▶ [SOURCE MATERIAL]:
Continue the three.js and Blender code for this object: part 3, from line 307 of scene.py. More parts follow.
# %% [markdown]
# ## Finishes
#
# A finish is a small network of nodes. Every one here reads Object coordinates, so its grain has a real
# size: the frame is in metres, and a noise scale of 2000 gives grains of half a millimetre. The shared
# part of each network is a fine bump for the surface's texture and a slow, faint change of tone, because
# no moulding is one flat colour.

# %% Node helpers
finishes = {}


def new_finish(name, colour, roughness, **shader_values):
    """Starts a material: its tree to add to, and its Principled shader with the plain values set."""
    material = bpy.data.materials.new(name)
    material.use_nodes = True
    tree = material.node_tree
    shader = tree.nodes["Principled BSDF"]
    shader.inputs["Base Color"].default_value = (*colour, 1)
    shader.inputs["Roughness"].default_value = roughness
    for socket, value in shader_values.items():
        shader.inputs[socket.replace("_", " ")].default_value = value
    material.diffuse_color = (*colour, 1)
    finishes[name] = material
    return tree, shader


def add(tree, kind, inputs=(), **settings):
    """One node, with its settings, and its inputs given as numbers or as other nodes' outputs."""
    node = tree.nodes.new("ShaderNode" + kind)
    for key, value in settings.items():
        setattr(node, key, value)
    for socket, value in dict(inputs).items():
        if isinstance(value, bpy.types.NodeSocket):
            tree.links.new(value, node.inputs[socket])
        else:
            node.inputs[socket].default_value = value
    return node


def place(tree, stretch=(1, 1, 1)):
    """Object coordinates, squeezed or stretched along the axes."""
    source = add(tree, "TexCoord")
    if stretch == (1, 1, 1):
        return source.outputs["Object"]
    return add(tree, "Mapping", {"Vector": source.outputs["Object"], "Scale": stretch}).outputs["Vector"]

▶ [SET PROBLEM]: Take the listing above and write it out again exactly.

▶ [EXERCISE RESPONSE]:
Continue the three.js and Blender code for this object: part 3, from line 307 of scene.py. More parts follow.
# %% [markdown]
# ## Finishes
#
# A finish is a small network of nodes. Every one here reads Object coordinates, so its grain has a real
# size: the frame is in metres, and a noise scale of 2000 gives grains of half a millimetre. The shared
# part of each network is a fine bump for the surface's texture and a slow, faint change of tone, because
# no moulding is one flat colour.

# %% Node helpers
finishes = {}


def new_finish(name, colour, roughness, **shader_values):
    """Starts a material: its tree to add to, and its Principled shader with the plain values set."""
    material = bpy.data.materials.new(name)
    material.use_nodes = True
    tree = material.node_tree
    shader = tree.nodes["Principled BSDF"]
    shader.inputs["Base Color"].default_value = (*colour, 1)
    shader.inputs["Roughness"].default_value = roughness
    for socket, value in shader_values.items():
        shader.inputs[socket.replace("_", " ")].default_value = value
    material.diffuse_color = (*colour, 1)
    finishes[name] = material
    return tree, shader


def add(tree, kind, inputs=(), **settings):
    """One node, with its settings, and its inputs given as numbers or as other nodes' outputs."""
    node = tree.nodes.new("ShaderNode" + kind)
    for key, value in settings.items():
        setattr(node, key, value)
    for socket, value in dict(inputs).items():
        if isinstance(value, bpy.types.NodeSocket):
            tree.links.new(value, node.inputs[socket])
        else:
            node.inputs[socket].default_value = value
    return node


def place(tree, stretch=(1, 1, 1)):
    """Object coordinates, squeezed or stretched along the axes."""
    source = add(tree, "TexCoord")
    if stretch == (1, 1, 1):
        return source.outputs["Object"]
    return add(tree, "Mapping", {"Vector": source.outputs["Object"], "Scale": stretch}).outputs["Vector"]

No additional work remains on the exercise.